After Carter entered Gaza, Hamas security men were seen removing three large black disks and some wire from a sand dune next to the road Carter had used. A uniformed officer at the scene said the items were explosives, but police spokesman Islam Shahwan said the officer was mistaken and nothing was found.
"Israeli" security officials say soldiers in a lookout post spotted Hamas forces dismantling explosives.
However, Presstv.ir reported on June Wednesday 17, 2009 that Carter has advised the Obama administration against keeping the Hamas resistance movement on its list of terror organizations.
Carter, who was in the Gaza Strip to meet rulers of the area, says he will meet with officials in the Obama administration in two days to discuss his latest trip to the Middle East.
Hamas, whose main objective is Palestinian statehood, has long been branded by the European Union and the United States as a terrorist group and is under boycott for its refusal to recognize "Israel".
During an interview with Fox News, Carter said "Israel" must stop treating Palestinians "like animals."
"Israeli" human rights activists, such as Uri Davis, in late 2001 called "Israel" the "last colonial power in the world" for openly practicing "torture, detention without trial, confiscation of land for security purposes and collective punishment."
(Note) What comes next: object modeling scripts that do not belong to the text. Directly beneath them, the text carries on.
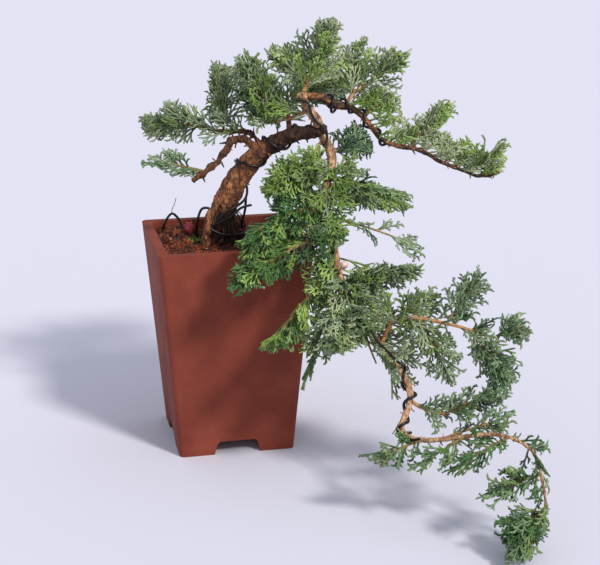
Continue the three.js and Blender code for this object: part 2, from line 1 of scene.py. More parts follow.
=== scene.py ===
# %% [markdown]
# # A juniper bonsai in a tall clay pot
#
# The tree leans out of a tall, square pot, and its longest limb hangs past the rim down to the
# table. The solids of the tree and the pot come in as a fixed frame. This lesson dresses them: it
# gives the pot its soft edges, the soil its grit, the wood its bark, and every mass of foliage its
# thin, cord-like twiglets.
#
# Places are given in millimetres from the middle of the pot's foot, as a maker would measure them,
# and one helper turns them into metres in the frame's own coordinates.

# %% Load the frame
import math
import random
import bpy
import numpy as np
from mathutils import Matrix, Vector


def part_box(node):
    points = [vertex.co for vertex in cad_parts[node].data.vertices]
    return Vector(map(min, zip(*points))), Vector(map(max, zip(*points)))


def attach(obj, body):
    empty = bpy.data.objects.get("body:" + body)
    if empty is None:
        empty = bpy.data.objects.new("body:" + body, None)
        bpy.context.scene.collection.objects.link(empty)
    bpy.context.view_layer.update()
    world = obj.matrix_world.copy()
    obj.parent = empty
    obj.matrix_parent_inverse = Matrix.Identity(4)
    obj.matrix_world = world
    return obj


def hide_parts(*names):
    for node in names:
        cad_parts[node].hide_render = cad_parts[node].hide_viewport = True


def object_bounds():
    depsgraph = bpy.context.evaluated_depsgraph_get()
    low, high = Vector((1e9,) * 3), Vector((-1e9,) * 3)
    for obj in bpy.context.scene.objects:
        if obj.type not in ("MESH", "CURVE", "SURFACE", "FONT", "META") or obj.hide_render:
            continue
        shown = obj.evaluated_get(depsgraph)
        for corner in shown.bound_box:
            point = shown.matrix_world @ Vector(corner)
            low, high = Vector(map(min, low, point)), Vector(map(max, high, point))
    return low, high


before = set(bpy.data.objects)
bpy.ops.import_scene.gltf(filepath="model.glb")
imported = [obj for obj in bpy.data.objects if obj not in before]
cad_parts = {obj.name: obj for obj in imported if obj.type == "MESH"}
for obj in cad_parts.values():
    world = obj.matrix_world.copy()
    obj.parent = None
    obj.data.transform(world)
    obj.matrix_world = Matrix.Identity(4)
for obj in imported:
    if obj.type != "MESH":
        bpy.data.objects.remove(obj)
solid_box = [list(corner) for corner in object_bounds()]
scene = bpy.context.scene
pot_low, pot_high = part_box("pot")
pot_middle = Vector(((pot_low.x + pot_high.x) / 2, (pot_low.y + pot_high.y) / 2, 0))
print("solids' box, metres:", [[round(v, 3) for v in corner] for corner in solid_box])


def at(x, y, z):
    """A place in millimetres from the middle of the pot's foot, as metres in the frame."""
    return pot_middle + Vector((x, y, z)) / 1000


def mm(length):
    """Millimetres as metres."""
    return length / 1000


# %% [markdown]
# ## Camera
#
# The camera is set to the picture that the tree is rebuilt from: about 1.2 m in front of the pot,
# a little to its left, and looking down by 16 degrees. A long lens of 84 mm keeps the pot's sides
# nearly parallel. The same numbers turn a pixel of that picture into a place on an upright or a
# level plane, which finds the small loops of wire near the soil, and a place into a pixel, which
# keeps the foliage out of the gaps that the picture shows.

# %% Camera
picture_width, picture_height = 600, 565
focal_pixels = 1400
camera_yaw, camera_pitch = 0.2162, 0.2872
camera_place = (-187.6, -1155.0, 484.3)

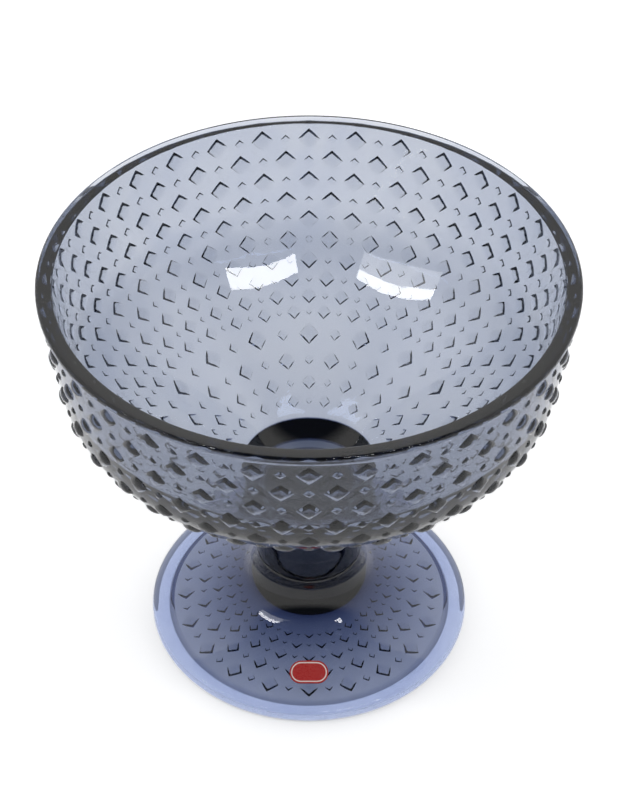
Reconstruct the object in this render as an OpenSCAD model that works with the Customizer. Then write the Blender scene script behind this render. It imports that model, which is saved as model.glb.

A year later, when South African Nobel Peace Prize winner Desmond Tutu visited the area, he drew disturbing analogies between "Israel's" treatment of Palestinians and how blacks were treated under South African apartheid.
"I've been very deeply distressed in my visit to the Holy Land; it reminded me so much of what happened to us black people in South Africa," he said in a speech in Boston in 2002.
"I have seen the humiliation of the Palestinians at checkpoints and roadblocks, suffering like us when young white police officers prevented us from moving about," Tutu added.
During his visit of the Gaza Strip, Carter expressed extreme dismay over the damage inflicted by "Israeli" forces using state-of-the-art US-produced weaponry on the tiny coastal sliver.
"I have to hold back tears when I see the deliberate destruction that has been wreaked against your people," Carter said while touring the war-ravaged strip on Tuesday.
Carter also surveyed a school destroyed during "Israel's" Christmas war, decrying the fact that it had been "deliberately destroyed by bombs from F16s made in my country."
Tel Aviv unleashed its military operation plan on Gaza on December 27. Three weeks of ensuing airstrikes and a ground incursion left nearly 1,350 Palestinians -- at least 1,100 of whom were civilians -- dead and nearly 5,450 others injured.
The onslaught cost the Palestinian economy at least $1.6 billion, destroying some 4,000 residential buildings and damaging 16,000 other homes.